|
Ginther v. Zimmerman, 195
Mich.App. 647 (1992)
Author: Anonymous
Facts: Mrs. Shippey had Df
atty draft a will leaving Pl’s parcel of property (original purchase). After
execution she told the Pls that she had decided to immediately convey the parcel
and instructed Df atty Rollert to effectuate that intent, reserving a life
estate for her in the house and a small portion, (homestead). A year later Df
atty Kuhn field a deed conveying the original to Pls less the homestead, but
that deed omitted life estate condition. One year later Ms. Shippey executed
her last known will as prepared by atty Zimmerman, which did not convey the
homestead parcel to Pls. 6 years later she passed away.
Issue: Whether persons
claiming to be intended beneficiaries of a will can maintain an action against
the attorney who drafted the will where no atty-client relationship existed
between them?
Holding: No, where the
intent of the testator as expressed in the instrument is not frustrated, an
attorney owes no duty that will give rise to a COA to person not named in the
instrument.
Procedure:
Circuit Ct granted Df summary. Pl’s
appealed. Mich. Ct of App. Affirmed.
Rule: An atty-client
relationship is a necessary element for an action based on legal malpractice.
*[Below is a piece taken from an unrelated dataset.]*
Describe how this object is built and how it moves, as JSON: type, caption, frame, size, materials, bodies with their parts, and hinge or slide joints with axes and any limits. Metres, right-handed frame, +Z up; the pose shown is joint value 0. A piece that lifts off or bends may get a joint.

Rationale: Only a person in
the privity of an atty-client relationship can sue for malpractice. The purpose
is to prevent consideration of interests of those outside of the relationship
from interfering with the atty’s duty to loyally represent a client. Public
policy requires that to maintain a vigorous adversarial system outweighs
advantages of finding that a duty of care extends to an atty’s legal opponent.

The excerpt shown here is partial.